Also, public relations do not provide for the consideration of the individual as a full-fledged subject of social interaction: a human as a biosocial being with his/her interests, needs, freedoms and values fell out of the context of their definition, understanding and interpretation, since priority was given to public interests, public property, public organizations and single political party (of course, the communist one) as the highest form of organization of the ruling class. The personality as a subject of public relations was considered only as a representative and bearer of the interests of a social group (classes, nation, collective, etc.) (Leheza et al., 2021).

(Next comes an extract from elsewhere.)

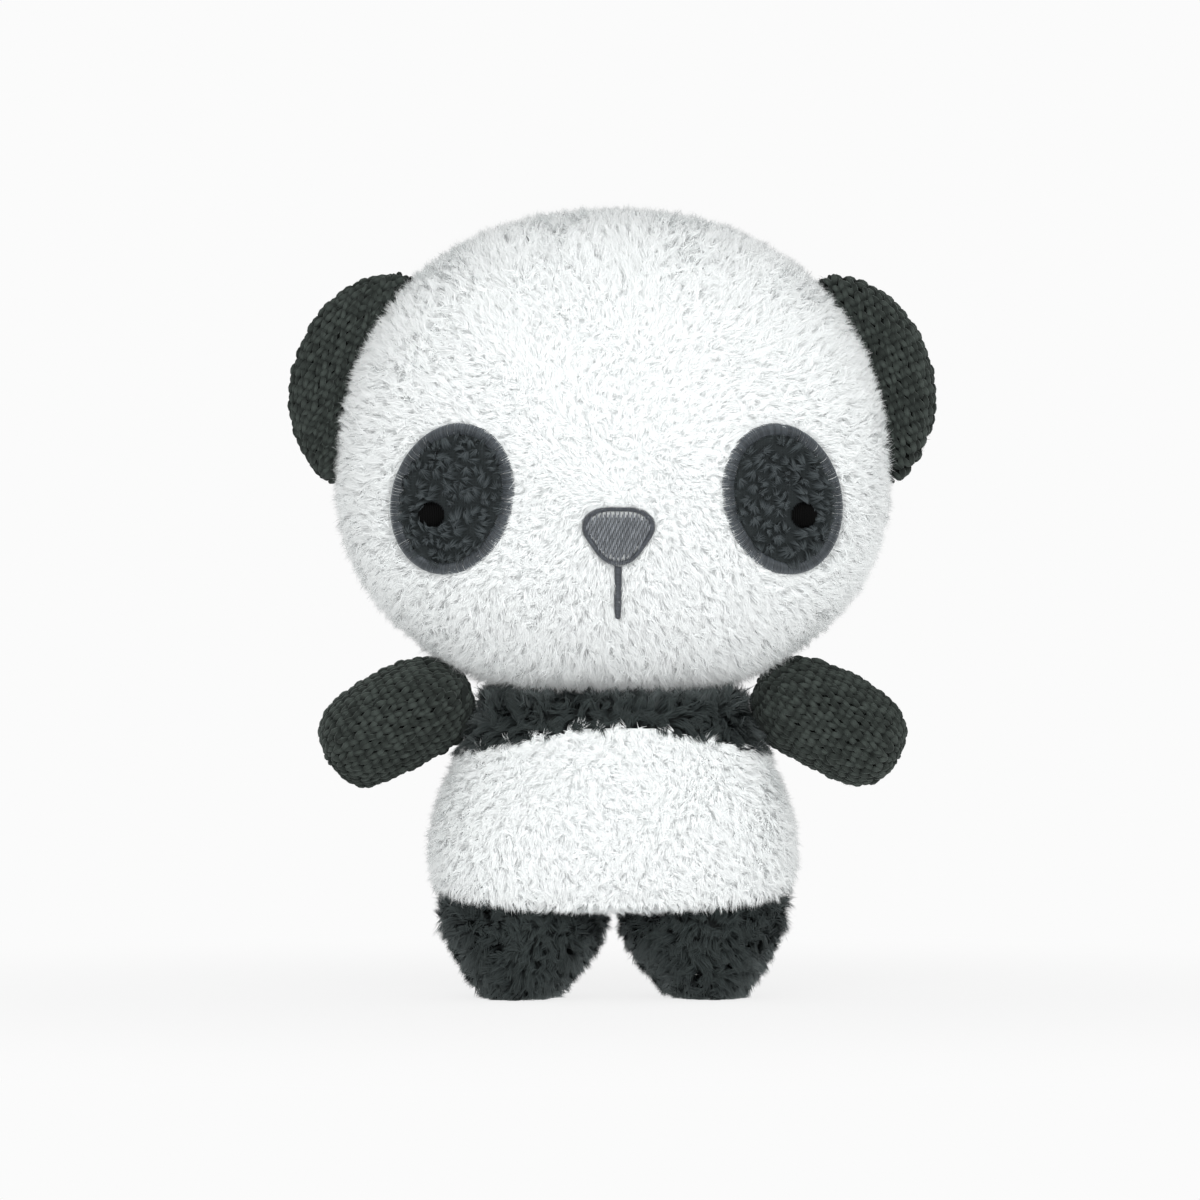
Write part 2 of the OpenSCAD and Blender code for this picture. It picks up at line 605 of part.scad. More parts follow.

The definitions of the essence of public relations, which are provided in the domestic scientific and educational literature, are a continuation of the Marxist intellectual tradition, which seems to be quite appropriate, provided that the monograph or textbook, teaching aids are prepared in accordance with the canons of the above tradition. However, in such cases there should be a clear distinction, given the multi-paradigm nature of scientific knowledge, intellectual traditions in their formational and civilizational dimensions, understanding of their fundamental irreducibility to one another (Leheza et al., 2022).

Orientation of law to the regulation of public relations significantly impoverishes the regulatory potential of law, since the priority of the general (class) interest over the individual, the common good - over the personal, socio-public - over the civil is realized. Civic virtues are regarded as secondary, and often even sacrificed to public interests as supposedly unconditionally priority and determining. It is no coincidence that domestic scientists, considering the essence of social relations, rightly emphasize the importance of their correlation with social theories alternative to Marxism, in particular, social norms (E. Durkheim), social systems (T. Parsons), social action (M. Weber), social interaction and social role (G. H. Mead), social exchange (G. C. Homans) (Andrushchenko, 2006).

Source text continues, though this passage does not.